Abstract

The 1938–9 excavations at Calleva, of which Mrs Aylwin Cotton's report has recently appeared (1), show how much more can be learnt about a Romano-British town when modern scientific excavation technique is used to supplement the efforts of earlier antiquaries. George Fox, St. John Hope and Mill Stephenson (to whom all honour) achieved the complete plan, labouring from 1890–1908 each year for months at a time at the total excavation of the hundred acres within the city walls. Now Mrs Cotton by selective excavation and a study of stratigraphy has built up the outline chronology so urgently required : thus we have now both a Map and a Time-Chart for this city.

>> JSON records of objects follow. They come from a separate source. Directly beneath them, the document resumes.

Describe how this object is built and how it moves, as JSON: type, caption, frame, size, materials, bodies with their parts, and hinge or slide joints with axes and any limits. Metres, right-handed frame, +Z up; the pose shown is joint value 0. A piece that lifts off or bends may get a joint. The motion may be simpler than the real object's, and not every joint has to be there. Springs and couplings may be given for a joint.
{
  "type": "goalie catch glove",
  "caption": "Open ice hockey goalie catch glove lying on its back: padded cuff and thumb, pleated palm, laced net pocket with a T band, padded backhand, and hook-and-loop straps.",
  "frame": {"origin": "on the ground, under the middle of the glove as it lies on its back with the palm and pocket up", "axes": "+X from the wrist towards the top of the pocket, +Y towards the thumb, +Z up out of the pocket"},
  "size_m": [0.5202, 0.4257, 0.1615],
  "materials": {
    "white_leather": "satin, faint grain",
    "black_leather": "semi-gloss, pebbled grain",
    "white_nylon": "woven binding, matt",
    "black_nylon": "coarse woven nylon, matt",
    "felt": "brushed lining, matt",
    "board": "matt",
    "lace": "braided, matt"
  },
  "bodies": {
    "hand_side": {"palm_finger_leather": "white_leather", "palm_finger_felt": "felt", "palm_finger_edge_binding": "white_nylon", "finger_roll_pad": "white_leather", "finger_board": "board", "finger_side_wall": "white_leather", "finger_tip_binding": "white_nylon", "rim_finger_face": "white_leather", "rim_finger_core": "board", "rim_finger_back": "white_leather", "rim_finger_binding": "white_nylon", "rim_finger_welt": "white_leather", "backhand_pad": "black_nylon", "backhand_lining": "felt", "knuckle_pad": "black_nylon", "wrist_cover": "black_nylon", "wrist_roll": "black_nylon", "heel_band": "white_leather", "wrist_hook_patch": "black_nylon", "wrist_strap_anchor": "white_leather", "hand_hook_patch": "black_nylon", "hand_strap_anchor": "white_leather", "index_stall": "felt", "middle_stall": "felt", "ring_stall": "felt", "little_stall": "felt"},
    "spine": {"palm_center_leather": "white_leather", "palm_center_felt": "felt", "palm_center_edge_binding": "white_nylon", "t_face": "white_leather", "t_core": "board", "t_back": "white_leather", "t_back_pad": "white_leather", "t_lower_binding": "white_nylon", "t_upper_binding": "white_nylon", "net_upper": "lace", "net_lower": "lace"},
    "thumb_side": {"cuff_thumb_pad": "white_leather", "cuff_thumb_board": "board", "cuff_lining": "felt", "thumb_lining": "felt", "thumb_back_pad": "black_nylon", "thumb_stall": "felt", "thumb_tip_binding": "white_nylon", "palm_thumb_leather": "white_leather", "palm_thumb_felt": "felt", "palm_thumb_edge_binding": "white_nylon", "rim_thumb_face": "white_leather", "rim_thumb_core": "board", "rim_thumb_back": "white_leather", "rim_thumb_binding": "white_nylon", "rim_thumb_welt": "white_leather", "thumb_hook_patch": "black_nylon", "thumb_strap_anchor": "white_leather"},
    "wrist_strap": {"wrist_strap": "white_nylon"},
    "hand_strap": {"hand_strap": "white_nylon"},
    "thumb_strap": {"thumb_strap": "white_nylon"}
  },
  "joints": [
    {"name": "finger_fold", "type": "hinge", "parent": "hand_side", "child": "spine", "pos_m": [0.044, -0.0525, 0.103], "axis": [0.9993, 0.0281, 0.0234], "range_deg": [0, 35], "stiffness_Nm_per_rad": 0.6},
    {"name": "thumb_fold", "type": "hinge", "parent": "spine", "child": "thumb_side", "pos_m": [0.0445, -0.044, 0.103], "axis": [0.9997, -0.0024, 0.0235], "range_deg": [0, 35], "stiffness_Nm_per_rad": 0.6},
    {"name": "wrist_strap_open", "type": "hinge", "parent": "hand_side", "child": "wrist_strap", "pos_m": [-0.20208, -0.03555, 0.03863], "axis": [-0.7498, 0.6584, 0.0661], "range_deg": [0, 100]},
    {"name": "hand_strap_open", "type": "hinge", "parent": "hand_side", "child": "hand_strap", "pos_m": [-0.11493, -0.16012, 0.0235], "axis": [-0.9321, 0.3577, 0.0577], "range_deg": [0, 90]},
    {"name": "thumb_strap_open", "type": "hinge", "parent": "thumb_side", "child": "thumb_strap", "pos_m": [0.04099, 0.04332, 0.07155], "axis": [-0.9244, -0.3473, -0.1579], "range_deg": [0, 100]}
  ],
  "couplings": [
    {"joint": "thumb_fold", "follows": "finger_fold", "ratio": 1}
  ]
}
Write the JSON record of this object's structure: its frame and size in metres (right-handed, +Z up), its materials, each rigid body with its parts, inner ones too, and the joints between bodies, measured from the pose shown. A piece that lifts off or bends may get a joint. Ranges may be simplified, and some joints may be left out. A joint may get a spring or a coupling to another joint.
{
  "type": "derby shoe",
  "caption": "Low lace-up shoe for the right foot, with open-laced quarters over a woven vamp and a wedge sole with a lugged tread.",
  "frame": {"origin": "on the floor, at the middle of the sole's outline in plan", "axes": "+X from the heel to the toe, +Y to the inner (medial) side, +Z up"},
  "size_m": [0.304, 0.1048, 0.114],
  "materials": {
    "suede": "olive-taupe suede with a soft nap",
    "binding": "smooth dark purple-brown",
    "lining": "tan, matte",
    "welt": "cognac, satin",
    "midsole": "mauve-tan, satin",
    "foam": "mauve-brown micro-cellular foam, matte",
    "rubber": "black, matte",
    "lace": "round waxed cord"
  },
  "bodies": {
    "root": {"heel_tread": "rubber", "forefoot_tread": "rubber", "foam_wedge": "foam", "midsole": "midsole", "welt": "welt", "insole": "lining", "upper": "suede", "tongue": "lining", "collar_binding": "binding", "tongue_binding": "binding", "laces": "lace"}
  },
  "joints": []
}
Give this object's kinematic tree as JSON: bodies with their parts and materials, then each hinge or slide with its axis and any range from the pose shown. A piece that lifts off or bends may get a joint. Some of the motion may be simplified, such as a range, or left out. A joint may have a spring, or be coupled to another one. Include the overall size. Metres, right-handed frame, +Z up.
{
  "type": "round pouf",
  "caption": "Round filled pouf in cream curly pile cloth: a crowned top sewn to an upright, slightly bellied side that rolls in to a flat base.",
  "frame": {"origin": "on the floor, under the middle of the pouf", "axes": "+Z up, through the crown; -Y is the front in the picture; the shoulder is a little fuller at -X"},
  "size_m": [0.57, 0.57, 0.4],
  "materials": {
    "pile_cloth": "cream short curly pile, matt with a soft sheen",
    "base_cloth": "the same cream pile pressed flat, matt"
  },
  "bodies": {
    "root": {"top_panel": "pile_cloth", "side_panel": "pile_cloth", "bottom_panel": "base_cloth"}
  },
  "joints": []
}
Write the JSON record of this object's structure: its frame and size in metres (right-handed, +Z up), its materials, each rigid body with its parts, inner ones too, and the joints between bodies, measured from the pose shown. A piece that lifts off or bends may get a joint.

Mrs Cotton's report shows that the original Roman city extended up to the outer earthwork, hitherto thought to be of pre-Roman construction, covering an area of some 230 acres (2), and that the walls with a slightly earlier bank behind them are a contraction of the latter half of the 2nd century A.D. (3) The evidence was clear ; the metal of the streets and layers of dark occupation soil of Hadrian-Antonine date continued under the bank (4)) and the streets continued on the same alignment in the space between the wall and outer earthwork (5). Of the street plan Mrs Cotton observes (6) inter alia that the chessboard ‘ is singularly rectangular ’ and that ‘ it did not exist, at any rate in its later form when the Bath Building in Insula XXXIII was built about the reign of Nero ’. It was these two comments and their footnotes that sent me searching the shelf with Archaeologia ranged heavily along it, and that prompted this article.